__PROBLEM STATEMENT__: Provide the data again in its entirety, exactly as given.

-- SUPPLIED INFORMATION start --

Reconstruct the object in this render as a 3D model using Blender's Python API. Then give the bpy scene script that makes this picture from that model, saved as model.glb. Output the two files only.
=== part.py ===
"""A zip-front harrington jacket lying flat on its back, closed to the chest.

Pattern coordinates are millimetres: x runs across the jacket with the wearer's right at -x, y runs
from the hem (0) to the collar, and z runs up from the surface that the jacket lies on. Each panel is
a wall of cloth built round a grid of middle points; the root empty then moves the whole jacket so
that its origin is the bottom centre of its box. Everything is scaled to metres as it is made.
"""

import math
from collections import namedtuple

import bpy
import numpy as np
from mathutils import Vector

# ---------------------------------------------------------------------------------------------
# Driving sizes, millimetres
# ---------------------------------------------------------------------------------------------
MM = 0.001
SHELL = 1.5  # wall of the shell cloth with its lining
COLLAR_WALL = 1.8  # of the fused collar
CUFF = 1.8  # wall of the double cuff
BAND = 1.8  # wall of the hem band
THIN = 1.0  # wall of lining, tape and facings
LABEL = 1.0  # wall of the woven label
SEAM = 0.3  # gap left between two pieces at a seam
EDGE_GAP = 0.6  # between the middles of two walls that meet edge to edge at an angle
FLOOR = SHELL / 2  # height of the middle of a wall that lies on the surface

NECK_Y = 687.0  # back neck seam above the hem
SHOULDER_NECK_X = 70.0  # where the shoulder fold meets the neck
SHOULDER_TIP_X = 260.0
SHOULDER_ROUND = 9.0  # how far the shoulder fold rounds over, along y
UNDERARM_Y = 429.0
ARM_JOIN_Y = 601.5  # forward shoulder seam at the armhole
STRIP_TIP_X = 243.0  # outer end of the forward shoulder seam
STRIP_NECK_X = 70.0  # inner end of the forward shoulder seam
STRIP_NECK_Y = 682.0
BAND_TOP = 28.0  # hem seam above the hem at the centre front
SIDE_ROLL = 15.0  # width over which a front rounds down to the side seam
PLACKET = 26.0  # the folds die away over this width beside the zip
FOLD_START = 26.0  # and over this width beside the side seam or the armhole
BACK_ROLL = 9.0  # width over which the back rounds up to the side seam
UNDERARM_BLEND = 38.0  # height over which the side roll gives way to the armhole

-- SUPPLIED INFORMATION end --

__SOLUTION BELOW__:
Reconstruct the object in this render as a 3D model using Blender's Python API. Then give the bpy scene script that makes this picture from that model, saved as model.glb. Output the two files only.
=== part.py ===
"""A zip-front harrington jacket lying flat on its back, closed to the chest.

Pattern coordinates are millimetres: x runs across the jacket with the wearer's right at -x, y runs
from the hem (0) to the collar, and z runs up from the surface that the jacket lies on. Each panel is
a wall of cloth built round a grid of middle points; the root empty then moves the whole jacket so
that its origin is the bottom centre of its box. Everything is scaled to metres as it is made.
"""

import math
from collections import namedtuple

import bpy
import numpy as np
from mathutils import Vector

# ---------------------------------------------------------------------------------------------
# Driving sizes, millimetres
# ---------------------------------------------------------------------------------------------
MM = 0.001
SHELL = 1.5  # wall of the shell cloth with its lining
COLLAR_WALL = 1.8  # of the fused collar
CUFF = 1.8  # wall of the double cuff
BAND = 1.8  # wall of the hem band
THIN = 1.0  # wall of lining, tape and facings
LABEL = 1.0  # wall of the woven label
SEAM = 0.3  # gap left between two pieces at a seam
EDGE_GAP = 0.6  # between the middles of two walls that meet edge to edge at an angle
FLOOR = SHELL / 2  # height of the middle of a wall that lies on the surface

NECK_Y = 687.0  # back neck seam above the hem
SHOULDER_NECK_X = 70.0  # where the shoulder fold meets the neck
SHOULDER_TIP_X = 260.0
SHOULDER_ROUND = 9.0  # how far the shoulder fold rounds over, along y
UNDERARM_Y = 429.0
ARM_JOIN_Y = 601.5  # forward shoulder seam at the armhole
STRIP_TIP_X = 243.0  # outer end of the forward shoulder seam
STRIP_NECK_X = 70.0  # inner end of the forward shoulder seam
STRIP_NECK_Y = 682.0
BAND_TOP = 28.0  # hem seam above the hem at the centre front
SIDE_ROLL = 15.0  # width over which a front rounds down to the side seam
PLACKET = 26.0  # the folds die away over this width beside the zip
FOLD_START = 26.0  # and over this width beside the side seam or the armhole
BACK_ROLL = 9.0  # width over which the back rounds up to the side seam
UNDERARM_BLEND = 38.0  # height over which the side roll gives way to the armhole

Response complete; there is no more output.